Source code in hyperbolic_optics/layers.py
def rotate_tensors(self) -> None:
    """Rotate ε/μ by the Euler angles and emit canonical ``[A, B, F, 3, 3]``.

    Scenario-agnostic: the fetched tensors and the z-rotation angle are
    normalised to the canonical layout by rank, then a single broadcasting
    rotation (``hyperbolic_optics.anisotropy_utils.rotate_tensor``) produces
    canonical output. rotationX/Y are scalar crystal orientations and
    broadcast for free.
    """
    eps = self._canonical_base(self.eps_tensor)
    mu = self._canonical_base(self.mu_tensor)
    beta = self._canonical_beta(self.rotationZ)
    rotation = _euler_rotation_matrix(self.rotationX, self.rotationY, beta)
    rotation_t = np.swapaxes(rotation, -2, -1)
    self.eps_tensor = rotation @ eps @ rotation_t
    self.mu_tensor = rotation @ mu @ rotation_t

create abstractmethod

create()

Create the layer's transfer matrix and wave profile.

This method must be implemented by concrete layer classes to construct the layer-specific transfer matrix.

Raises:

  • NotImplementedError

    Must be implemented by subclasses

Source code in hyperbolic_optics/layers.py
@abstractmethod
def create(self) -> None:
    """Create the layer's transfer matrix and wave profile.
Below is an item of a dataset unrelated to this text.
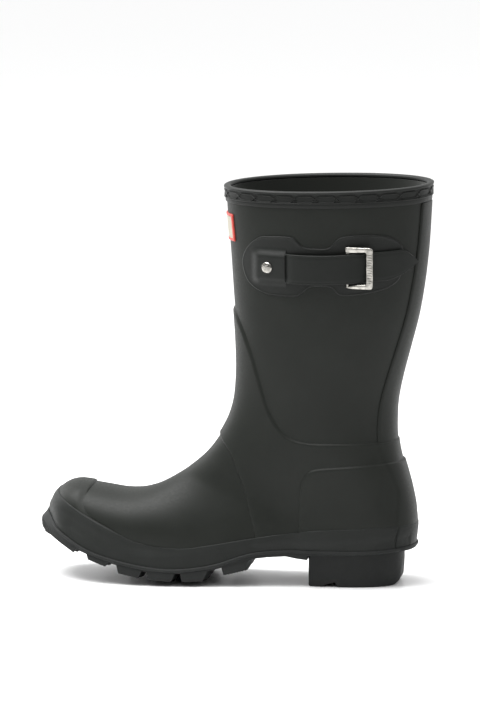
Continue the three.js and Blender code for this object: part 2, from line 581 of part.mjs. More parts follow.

    This method must be implemented by concrete layer classes to construct
    the layer-specific transfer matrix.

    Raises:
        NotImplementedError: Must be implemented by subclasses
    """
    pass

PrismLayer

PrismLayer(data, scenario, kx, k0)

Bases: Layer

The incident coupling prism layer.

Initialize the incident coupling prism layer.

Parameters:

  • data (dict[str, Any]) –

    Dictionary containing 'permittivity' key for prism permittivity

  • scenario (ScenarioSetup) –

    The simulation scenario configuration

  • kx (ndarray) –

    x-component of wavevector

  • k0 (ndarray) –

    Free-space wavenumber

Methods:

  • create

    Create the prism transfer matrix in canonical [A, 1, 1, 4, 4] form.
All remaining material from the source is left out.